Every year, the American Film Institute hands out a Life Achievement Award to an honoree whose work—so the AFI’s Solons assure us—has stood, or will stand, the test of time. What a nice sound—the test of time—and what an exacting criterion. To satisfy it, the work must certainly have legs—like Cobb and Brock and Ricky Henderson; personality—like Ruth and Stengel; power—like Big Mac and the Big Train; craft—like Koufax and Mathewson; grace—like DiMaggio and Williams; courage—like Robinson and Aaron; durability—like Ripken and Ryan; and character—like Clemente and Gehrig. As commendable, individually, as these qualities certainly are, they need more than themselves alone to pass the test; each needs at least a touch of the other. To be classic, in short, is a tall order.

Each of the twenty-two tales—the fictions and the facts—that make up Classic Baseball Stories has stood this test of time. They all satisfy the most readily measured threshold—legs—with ease. The baby in the group—Gerald Beaumont’s “The Crab”—was first published in 1921, and if we keep the comparison to the movies in play, that puts it squarely in the silent era. Indeed, the majority of the selections that follow gave voice to a game before the movies realized they had any voice at all. They are tales from a time when Cobb and Speaker were hitting .400, when Johnson and Matty (a contributor here, at least in name; his observations about player superstitions were actually penned by sportswriter John Wheeler) were moving ’em down, and when artists like Chaplin and Keaton and D. W. Griffith were taking cuts and making cuts, inventing, as they went along, the grammar of the movies frame by frame.

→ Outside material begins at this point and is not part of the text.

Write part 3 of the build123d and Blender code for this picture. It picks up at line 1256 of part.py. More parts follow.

It was a good time for invention, those days, and in their own way, writers like Ring Lardner, Damon Runyon, Grantland Rice, Zane Grey (yes, that Zane Grey, a helluva college outfielder, by the way), Charles Van Loan, and even P. G. Wodehouse (more associated with a small, dimpled ball than one of horsehide stitched together) were also busy making up the language and syntax of the baseball story as they went along. With their pens and their typewriters, they would teach us a new way of seeing and experiencing America’s game; reaching into its heart, they pulled out what would become the ever more sophisticated language of baseball on the page. There’s magic in that accomplishment to be sure, and the best way to fall under its spell is to continue reading what they batted out. Granted, some of their words and phrases and idioms feel dated—what doesn’t after a century or so of service—but that hardly matters, because what they discovered about the game and its hold over us—fans and players alike—is as fresh and excited as busher’s face the first time he puts his Major League polyesters on. Keaton and Chaplin are still funny; so are Lardner and Wodehouse. They’re old, sure, but their bones don’t creak. What they’ve set down remains energetic and bright, keenly observed and keenly wrought. All these decades later, the words continue to tingle.

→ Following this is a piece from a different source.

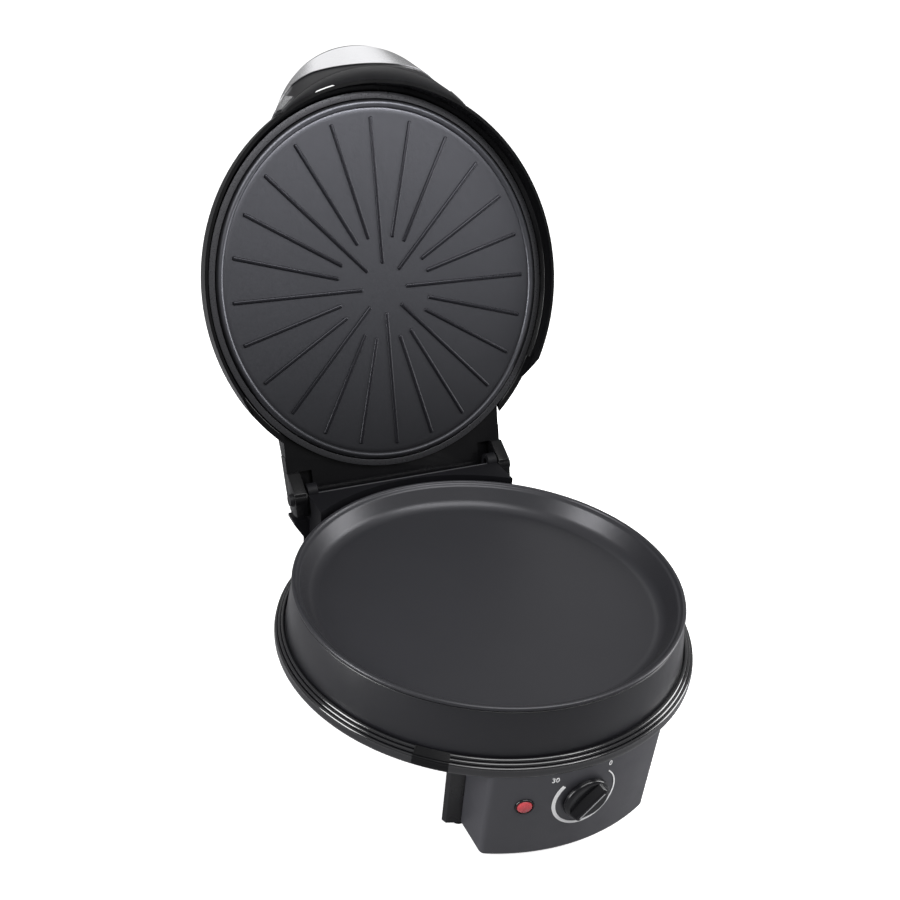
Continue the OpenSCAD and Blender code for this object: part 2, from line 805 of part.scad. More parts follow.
// Thin slab of the loop's plan at a level above the skirt's edge
module loop_slab(level, inset) {
    share = level / loop_span;
    reach = handle_low_y + share * (handle_top_y - handle_low_y);
    plan_r = handle_low_r + share * (handle_top_r - handle_low_r);
    translate([0, 0, edge_z + level]) linear_extrude(slab_t) intersection() {
        translate([0, plan_r - reach]) circle(plan_r - inset, $fn = 128);
        translate([-big / 2, -big]) square([big, big - loop_back]);
    }
}

// Lid's outside, which the handle's ends seat against
module lid_outside(gap) {
    rotate_extrude($fn = 192) crown_profile(-gap, cut);
}

// Keeps the part of the loop that stands out of the lid
module loop_trim() {
    difference() {
        children();
        lid_outside(seat_gap);
        translate([-big / 2, cut - loop_back, 0]) cube([big, big, big]);
    }
}

// Slice of space between two levels above the skirt's edge
module level_slice(low, high) {
    translate([-big / 2, -big, edge_z + low]) cube([big, big, high - low]);
}

module handle_grip() {
    color([0.1, 0.1, 0.11]) opened() loop_trim() difference() {
        union() {
            loop_solid(cover_t + 2 * face_gap, 0);
            intersection() {
                loop_solid(0, 0);
                level_slice(-cut, grip_strip);
            }
        }
        loop_solid(cover_t + grip_t, cut);
    }
}

module handle_cover() {
    color([0.8, 0.8, 0.8]) opened() loop_trim() difference() {
        intersection() {
            loop_solid(0, 0);
            level_slice(grip_strip + face_gap, big);
        }
        loop_solid(cover_t, cut);
    }
}

module plate_screws() {
    color([0.6, 0.6, 0.62]) opened() for (a = [0 : 120 : 240]) rotate([0, 0, a])
        translate([0, plate_screw_at, plate_z + plate_t]) cylinder(r = 2.5, h = 6, $fn = 32);
}

knob_skirt = 3;
grip_half_w = 6.5;
grip_top_w = 1.6;

// Knob in its own frame: disc on XY, standing out along Z, pointer towards +Y
module knob_body() {
    difference() {
        union() {
            cylinder(r = knob_r, h = knob_skirt);
            translate([0, 0, knob_skirt]) cylinder(r1 = knob_r, r2 = knob_r - 1.2, h = 1.2);
            intersection() {
                translate([0, 0, knob_skirt])
                    cylinder(r1 = knob_r - 0.6, r2 = knob_r - 2.6, h = knob_len - knob_skirt);
                rotate([90, 0, 0]) translate([0, 0, -knob_r]) linear_extrude(2 * knob_r)
                    polygon([[-grip_half_w, 0], [grip_half_w, 0], [grip_half_w, knob_skirt + 2.4],
                             [grip_top_w, knob_len], [-grip_top_w, knob_len],
                             [-grip_half_w, knob_skirt + 2.4]]);
            }
        }
        translate([0, 0, -cut]) cylinder(r = shaft_r + run_gap, h = knob_len - 4 + cut);
    }
}

zero_angle = 43;

// Places children on the knob, turned to its zero mark
module on_knob() {
    translate([0, knob_y - knob_gap, knob_z]) rotate([90, 0, 0]) rotate([0, 0, -zero_angle]) children();
}

module timer_knob() {
    color([0.06, 0.06, 0.06]) on_knob() knob_body();
}

module timer_shaft() {
    shaft_back = -timer_face - block_r;
    color([0.7, 0.7, 0.7]) on_knob() translate([0, 0, shaft_back - knob_gap + 1.2])
        cylinder(r = shaft_r, h = knob_len - 4 - shaft_back + knob_gap - 1.4);
}

module knob_pointer() {
    color([0.93, 0.93, 0.93]) on_knob()
        translate([-0.6, 3.2 - knob_r, knob_len]) cube([1.2, 2 * knob_r - 6.4, 0.25]);
}

base_housing();
base_cover();
block_cover();
legs();
rubber_feet();
hinge_tower();
baking_pan();
lower_element();
lower_reflector();
element_clips();
thermostat();
timer_body();
terminal_block();
cord_gland();
dial_scale();
lamp_bezel();
lamp_lens();
lamp_bulb();
base_screws();
tower_screws();
hinge_axle();
axle_caps();
lid_shell();
lid_ring();
upper_plate();
upper_element();
upper_reflector();
upper_clips();
thermal_fuse();
handle_grip();
handle_cover();
plate_screws();
timer_knob();
timer_shaft();
knob_pointer();
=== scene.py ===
import json
import math

import bmesh
import bpy
from mathutils import Matrix, Vector


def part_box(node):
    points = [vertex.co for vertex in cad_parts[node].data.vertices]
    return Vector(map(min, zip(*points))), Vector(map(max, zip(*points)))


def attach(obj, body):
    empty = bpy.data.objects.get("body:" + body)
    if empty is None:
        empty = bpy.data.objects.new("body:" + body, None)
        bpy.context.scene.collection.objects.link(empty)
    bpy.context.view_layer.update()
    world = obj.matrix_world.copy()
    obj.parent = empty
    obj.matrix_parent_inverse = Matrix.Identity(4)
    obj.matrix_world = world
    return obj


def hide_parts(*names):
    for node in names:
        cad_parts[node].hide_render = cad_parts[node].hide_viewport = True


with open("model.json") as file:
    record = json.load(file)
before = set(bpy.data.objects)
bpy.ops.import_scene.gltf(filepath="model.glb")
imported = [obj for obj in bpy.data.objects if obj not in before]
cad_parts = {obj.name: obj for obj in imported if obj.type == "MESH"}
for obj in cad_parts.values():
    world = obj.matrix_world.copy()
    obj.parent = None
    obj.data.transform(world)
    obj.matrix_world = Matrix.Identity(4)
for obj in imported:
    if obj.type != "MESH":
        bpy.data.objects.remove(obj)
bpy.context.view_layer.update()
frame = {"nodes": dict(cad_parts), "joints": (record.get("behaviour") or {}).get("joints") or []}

MM = 0.001
nodes = frame["nodes"]
joints = {j["name"]: j for j in frame["joints"]}
hinge = Vector(joints["lid_hinge"]["pos_m"]) / MM
lid_opening = math.radians(joints["lid_hinge"]["range_deg"][1])

# Sizes in millimetres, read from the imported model
pan_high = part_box("baking_pan")[1] / MM
base_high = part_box("base_housing")[1] / MM
knob_axis = Vector(joints["timer_turn"]["pos_m"]) / MM
PAN_R = pan_high.x
RIM_Z = pan_high.z
RING_R = base_high.x
BLOCK_R = -knob_axis.y
RIB_Z = RIM_Z - 0.3
FULL_TURN = 2 * math.pi


# Camera, fitted to the photograph's outlines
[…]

Of course, when you understand human nature and baseball nature—as these writers did—the work doesn’t really age, just the paper it’s printed on. New generations may find more dazzling or sophisticated ways to say things, as new generations of filmmakers keep upping the ante on their special effects, but is what they’re revealing to us about who we are any sharper, clearer, more incisive or passionate? A home run is a home run whenever it’s hit.

Let me suggest one more connection that ties the early days of baseball writing to the early days of motion pictures: There’s a history, memory and sheer enjoyment that’s lost when we fail to preserve and keep contact with the legacy handed down to us.

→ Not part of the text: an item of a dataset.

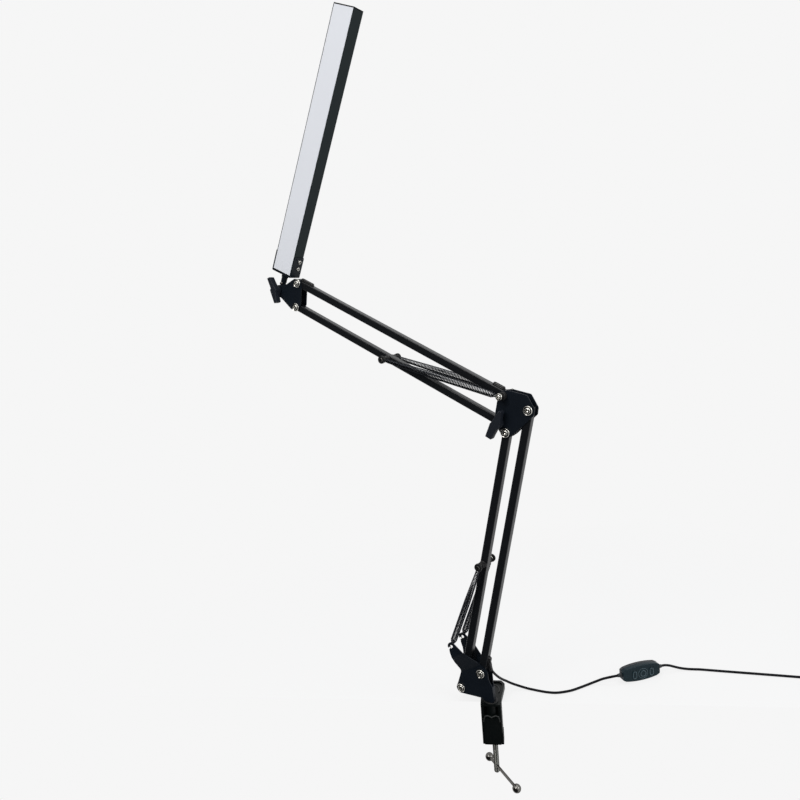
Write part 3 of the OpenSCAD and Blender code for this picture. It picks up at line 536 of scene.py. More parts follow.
def makeStage():
    table = bpy.data.meshes.new("tabletop")
    left, right, front, rear, low = tableEdges.values()
    table.from_pydata([(left, front, low), (right, front, low), (right, rear, low), (left, rear, low)],
                      [], [(0, 1, 2, 3)])
    top = newObject("tabletop", table)
    white, near, room = ((stageLook[shade],) * 3 for shade in ("white", "near", "room"))
    f = Finish("tabletopWhite", Base_Color=(0.86, 0.86, 0.86, 1), Roughness=0.8, Specular_IOR_Level=0.1)
    away = f.add("ShaderNodeVectorMath", dict(operation="DISTANCE"), [f.place(), stageLook["shadeAt"]], 1)
    share = away.above(stageLook["shadeReach"], stageLook["shadeFade"])
    glow = f.add("ShaderNodeEmission", {}, dict(Color=f.blend(share, near, white)))
    mixed = f.add("ShaderNodeMixShader", {}, {
        0: f.seenPlainly() * (share * (1 - stageLook["plain"]) + stageLook["plain"]),
        1: Wire(f, f.shader.outputs[0]), 2: glow})
    f.put(f.tree.nodes["Material Output"].inputs[0], mixed)
    table.materials.append(f.material)

    # surround: dim for the light it gives, white where it is seen, with a dark room in front for reflections
    world = bpy.data.worlds.new("surround")
    bpy.context.scene.world = world
    world.use_nodes = True
    world.node_tree.nodes.clear()
    g = Graph(world.node_tree)
    front = g.dot(g.add("ShaderNodeTexCoord", {}, [], 0), Vector(stageLook["frontWay"]).normalized())
    hidden = front.above(stageLook["frontFrom"], stageLook["frontFade"]) * g.ray("Glossy")
    dim = g.add("ShaderNodeBackground", {}, dict(Color=(0.95, 0.97, 1, 1), Strength=stageLook["fill"]))
    bright = g.add("ShaderNodeBackground", {}, dict(Color=g.blend(hidden, white, room)))
    g.add("ShaderNodeOutputWorld", {}, [g.add("ShaderNodeMixShader", {}, [g.seenPlainly(), dim, bright])])

    for name, place, aim, size, power, tone in (
            ("keyLight", (-0.9, -1.5, 1.7), (-0.1, 0, 0.45), 1.1, 26, (1, 0.985, 0.96)),
            ("sideLight", (1.5, -0.7, 1.1), (0, 0, 0.4), 0.9, 12, (0.95, 0.98, 1)),
            ("topLight", (0.1, 0.3, 2.2), (0, 0, 0.4), 1.4, 16, (1, 1, 1))):
        lamp = bpy.data.lights.new(name, "AREA")
        lamp.size = size
        lamp.energy = power
        lamp.color = tone
        way = Vector(place) - Vector(aim)
        newObject(name, lamp).matrix_world = (Matrix.Translation(place)
                                              @ way.to_track_quat("Z", "Y").to_matrix().to_4x4())


makeStage()
print("lamp: stage set")

# plain finishes on every solid first; detailed pieces replace them below
for part in frame["record"]["subparts"]:
    solid = frame["nodes"][part["node"]]
    solid.data.materials.clear()
    solid.data.materials.append(paint[slotPaint[part["material_slot"]]])


# square arm tubes: drawn steel with rounded corners, open at both ends
def squareTube(length):
    outer, inner = (boxOutline(w, w, corner, 4) for w, corner in (
        (arms["tube"], 1.5), (arms["tube"] - 2 * arms["wall"], 0.6)))
    low, high = -arms["over"], length + arms["over"]
    return loft([flat(outer, low), flat(outer, high), flat(inner, high), flat(inner, low)], loop=True)


for label, end, place, body in (
        ("lower", "Right", alongLower(baseRight), "lower_arm"), ("lower", "Left", alongLower(baseLeft), "lower_link"),
        ("upper", "Top", alongUpper(elbowTop), "upper_arm"), ("upper", "Low", alongUpper(elbowLow), "upper_link")):
    makePiece("tube" + label.capitalize() + end, squareTube(arms[label]), place, body, "tube",
              ["%s_tube_%s" % (label, end.lower())], bevel=0.12, steps=1)
print("lamp: tubes made")


# side plates: stamped sheet with rounded corners and bevelled edges
def offsets(origin, *pairs):
    return [origin + Vector(p) for p in pairs]


def platePair(body, outline, radii):
    shape = rounded(outline, radii, 6)
    for end, near, far in (("Front", -plateOut, -plateIn), ("Rear", plateIn, plateOut)):
        makePiece(body + "Plate" + end, slab(shape, near, far), armFrame, body, "plate",
                  ["%s_plate_%s" % (body, end.lower())], bevel=0.3)


platePair("elbow", offsets(elbowRight, (-37.8, 24.4), (-25.3, 25.2), (-0.3, 18.9), (8.4, 2), (6.9, -6.8),
                           (-22.2, -31.5), (-29.2, -36), (-37.6, -33.6), (-46.6, -17.5), (-45.2, -2.5),
                           (-41.3, 12.9)),
          [3, 4, 4, 4, 4, 5, 5, 4, 5, 4, 4])
platePair("head", offsets(headTop, (-23.5, 0.5), (-5.5, 7.4), (7.2, 5.2), (6.9, -6.2), (2.2, -32.3), (-5.6, -41.6),
                          (-18.2, -36.9), (-34.9, -20), (-45.6, -12.2), (-47.8, -4.6), (-41.5, 1.3)),
          [5, 4, 4, 4, 5, 5, 5, 5, 4, 4, 4])

# base plates: flat at the pivots, folded outwards above, and ending in a hook for the spring
fold = dict(start=10.4, end=36, blur=1.2, flare=9.75, turn=30, trim=5)
hookLook = dict(rim=5.8, hole=2.4, slot=1.1, slotAt=220, stop=48)


def arc(centre, radius, start, stop, steps=12):
    return [centre + Vector(onCircle(radius, start + (stop - start) * k / steps)) for k in range(steps + 1)]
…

Twenty years ago, when I was a novice screenwriter, I became friends with an older writer-director named Richard Brooks. In the late 1950s, he created one of the most memorable on-screen fires in his classic—I use that word with no reservations at all—adaptation of Elmer Gantry. Since the blazing tabernacle scene climaxing the movie would be shot indoors on a soundstage, every inch of the set had been treated with heavy fire retardant before the cameras rolled. Starting a fire 20,000 leagues under the sea would have been a snap by comparison.

Naturally, Brooks couldn’t get the flames to go, so he asked the fire marshal on set what to do. The answer stunned the filmmaker. The fire marshal told him to raid the studio vault, pull out as many old cans of the silent movies stored inside as he could, then coat the set with their contents. “Are you mad?” Brooks, a noted rager, raged. “That’s the heritage of our craft.” The fire marshall shook his head sadly. He knew that. But he also knew that no one had put much thought into how best to preserve it. When Brooks opened those precious cans of ancient history, what he mostly found was highly combustible silver nitrate powder; the old film had decomposed as badly as a forgotten corpse. Brooks spread it around the set, and, as the past exploded around him, a remarkable movie moment rose from its ash. Still, what was lost in those cans remains lost forever.

Thankfully, baseball’s past has been better preserved in archives and libraries from coast to coast. But preserving the past isn’t enough. These stories aren’t just museum pieces; they live with the spirits of their creators and the spirit of the game. Now and again, they need to come out, stretch their muscles, and show off just how good they are. For them. And for us.

In collecting these twenty-two stories, I feel honored by the chance to dust off some deserving old warhorses—familiar ones like “Casey at the Bat,” and the deliciously arcane, like Philipine war hero Frederick Funston’s 1894 account of baseball in frigid Alaska—insert them into a new lineup, and send them up for another cut. I have no doubt they’ll connect—with that part inside every fan that dies a little bit each October only to be reborn again in the spring.